Mr. Stanke seems to believe, along with some residents and business groups, that the historic resources in situ should be obliterated, and all reminders of the 9/11 emergency relegated to the memorial center. He has recommended plucking a few historic remnants from the site and moving them into the memorial center; everything else would be turned into a blank slate. That approach does not acknowledge the sites significance as a setting for its original artifacts the memorial center should enhance the experience of visiting the site, not try to take its place. It was understandable that some people were concerned about having to look down into an open pit, but that will not be the case because residents succeeded initially in lobbying to change the original Libeskind plan: there will be an abstract memorial plaza at grade level, covering the historic site.
The Vietnam War Memorial in Washington D.C. is effective because it takes events that happened far away and creates a place to symbolize them.

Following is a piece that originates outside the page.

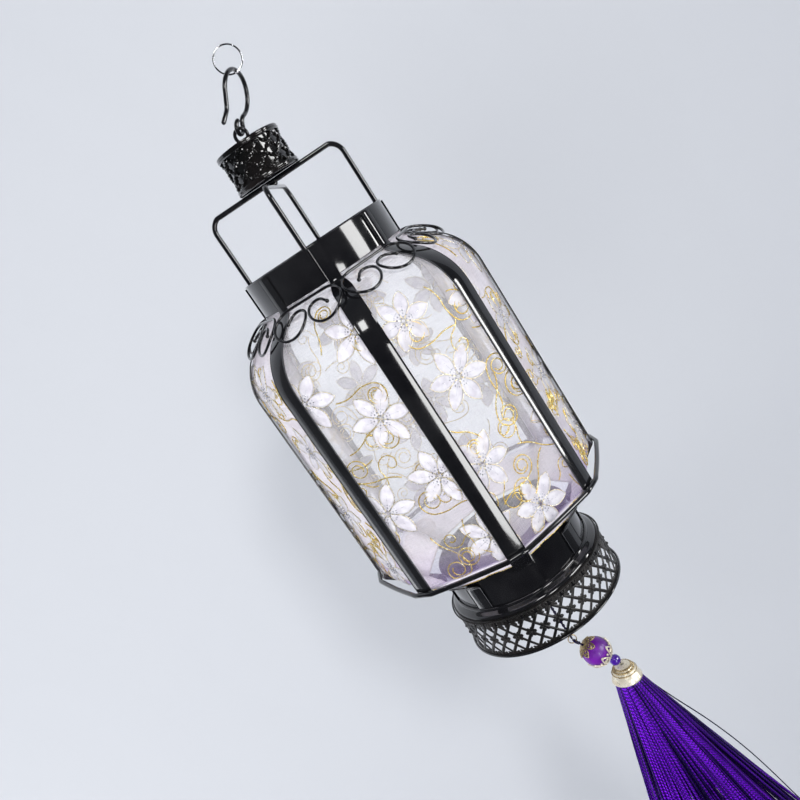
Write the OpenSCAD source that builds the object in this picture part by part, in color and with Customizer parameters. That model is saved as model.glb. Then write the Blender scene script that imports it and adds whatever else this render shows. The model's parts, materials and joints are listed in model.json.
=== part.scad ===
// Small hanging palace lantern: an eight-ribbed wire and strip cage with a sheer
// fabric shade, a filigree crown and base, and a beaded tassel, hung by a hook from
// a split ring. The origin is the centre of the split ring, +Z is up, and the
// lantern's own axis stands parallel to Z.

/* [Body] */
// Diameter across the outer faces of two opposite ribs
body_d = 120; // [116:1:124]
// Height from the lower ring up to the lower edge of the collar
body_h = 133.7; // [130:0.1:138]
// Width of a rib strip
rib_w = 9; // [7:0.5:10]
// Thickness of a rib strip
rib_t = 0.8; // [0.6:0.1:1]
// Angle by which a rib turns outward under the collar
shoulder_turn = 58; // [54:1:62]
// Radius of the rib's shoulder bend
shoulder_r = 27; // [24:1:29]
// Thickness of the shade cloth with its stiffener
cloth_t = 0.5; // [0.4:0.1:0.6]

/* [Collar and neck] */
// Outer diameter of the collar and of the neck below the shade
collar_d = 71; // [69:1:73]
// Height of the collar band
collar_h = 15.7; // [14:0.1:18]
// Wall of the collar, the neck and the base
sheet_t = 0.9; // [0.7:0.1:1]
// Depth of the neck's lower edge below the lower ring
neck_drop = 31.4; // [30:0.1:33]

/* [Yoke and crown] */
// Diameter of the yoke wires and of the lower ring
frame_wire_d = 2.3; // [2:0.1:2.5]
// Height of the upper yoke wire's centre above the collar's upper edge
yoke_rise = 31.1; // [28:0.1:34]
// Radius of the yoke's corners, at the wire's centre
yoke_bend_r = 6.5; // [5:0.5:8]
// Turn of the yoke about the lantern's axis
yoke_turn = 6.7; // [0:0.1:20]
// Outer diameter of the crown
crown_d = 30.8; // [28:0.1:33]
// Height of the crown
crown_h = 18.2; // [16:0.1:20]

/* [Hook and ring] */
// Angle between the hook and the lantern's axis at rest
hook_lean = 29; // [20:1:35]
// Diameter of the hook's wire
hook_wire_d = 2; // [1.8:0.1:2.2]
// Radius of the hook's round top, at the wire's centre
hook_bow_r = 9.6; // [8.6:0.1:10]
// Outer diameter of the split ring
ring_d = 12.9; // [12:0.1:14]
// Diameter of the split ring's wire
ring_wire_d = 0.8; // [0.7:0.1:0.9]

/* [Base] */
// Outer diameter of the filigree gallery
gallery_d = 80.4; // [79:0.1:82]
// Depth of the gallery's lower edge below the lower ring
gallery_drop = 56.3; // [54:0.1:58]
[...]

The W.T.C. tower footprints are already a clearly defined place, the place where the events actually occurred. The idea of destroying the authentic historic site and building an abstract memorial to replace it is absurd. It simply cannot be justified. However, the project seems headed toward a good compromise. The approach of having a grade level plaza as a cover for an historic site beneath at bedrock level is consistent with preserving the sites historic resources, does not interfere with the redevelopment plan, and is the solution that best balances the interests of residents with the preservation of one of our nations great historic sites.
Robert Kornfeld, Jr., an architect with Thornton-Tomasetti Group, is a board member of the Historic Districts Council who has served as a consulting party to the W.T.C. Section 106 review and was an informal advisor to the Coalition of 9/11 Families prior to the beginning of the preservation review of the World Trade Center site.